Mark Stambaugh, Matt Ellis, and I left early to make the most of our day. We traveled to Moses Lake and 10 miles south to Goose Lake in about 2 hours. The directions, printed in the book, were exact. Mark Stambaugh and Matt Ellis at the Hall of Frustrations Crag 

 We arrived at the Hall of Frustrations Crag as the sun hit the Wall. My face lit up, as I scanned over 50 traditional routes on the ¼ mile long wall. We paused long enough to add water to our packs, and pose for a quick photo. We anxiously hit the trail, keeping eyes down, aware that there were rattlers in the area. (Fortunately we found none) In less than 20 minutes, we were at the base of the climbs. 

Mark is one of the Directors of the Lead Climbing School for this year and Matt is one of the students. Although we were anxious to start climbing, we spent time explaining to Matt how to safely and efficiently place protection and how to construct reliable protection systems. We spent another segment on multi-pitch anchors.

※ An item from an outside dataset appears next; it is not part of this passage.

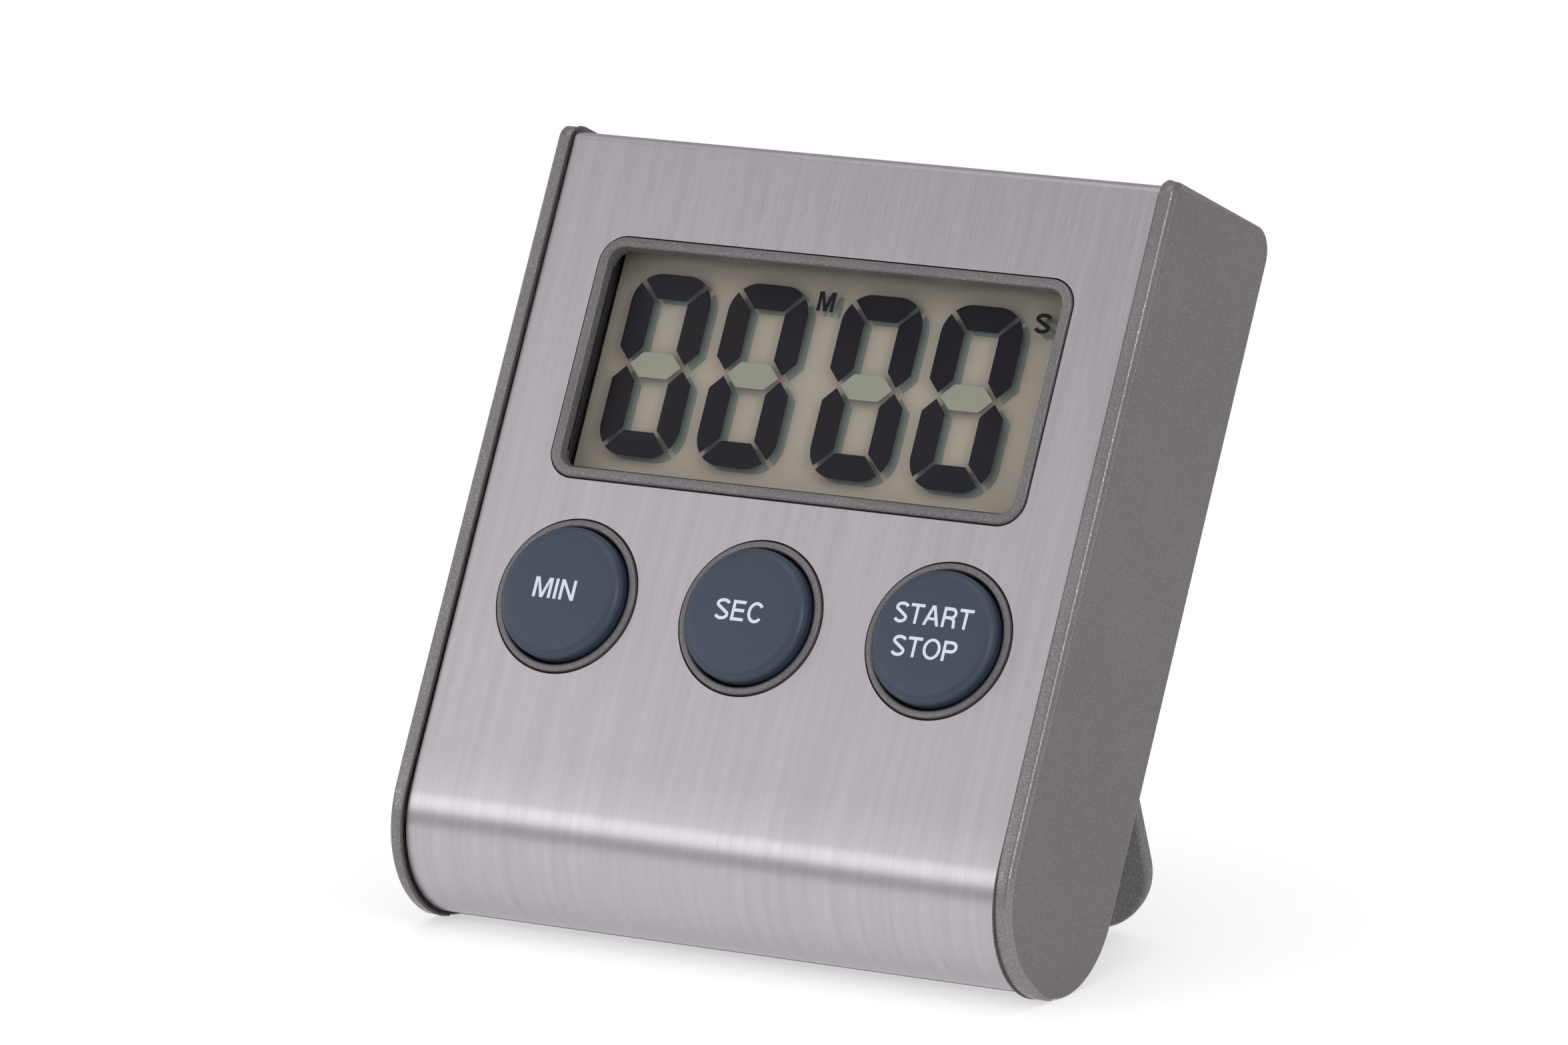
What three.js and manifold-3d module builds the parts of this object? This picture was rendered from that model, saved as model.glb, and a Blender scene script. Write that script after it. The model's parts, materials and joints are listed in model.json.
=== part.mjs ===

Matt needed to pass a competency exam prior to completing his first Traditional lead. He demonstrated excellent skills in placing pro and in explaining why each piece was directionally placed. (He passed.) Mark and I were impressed - observing Matt’s first trad lead. He seemed comfortable on lead--most likely the result of confidence gained by taking and passing the Lead Climbing Class. 

We spent the rest of our afternoon, swapping leads and stories. We did find several old pitons still in place from past decades. We had this whole wall to ourselves, all day. Since there are few bolts in this entire area, we practiced building traditional top anchors as well. Mark even showed us how to rappel off of sagebrush!  

This area will offer great climbing into late fall, and warms up early in the spring. We anticipate a return trip soon.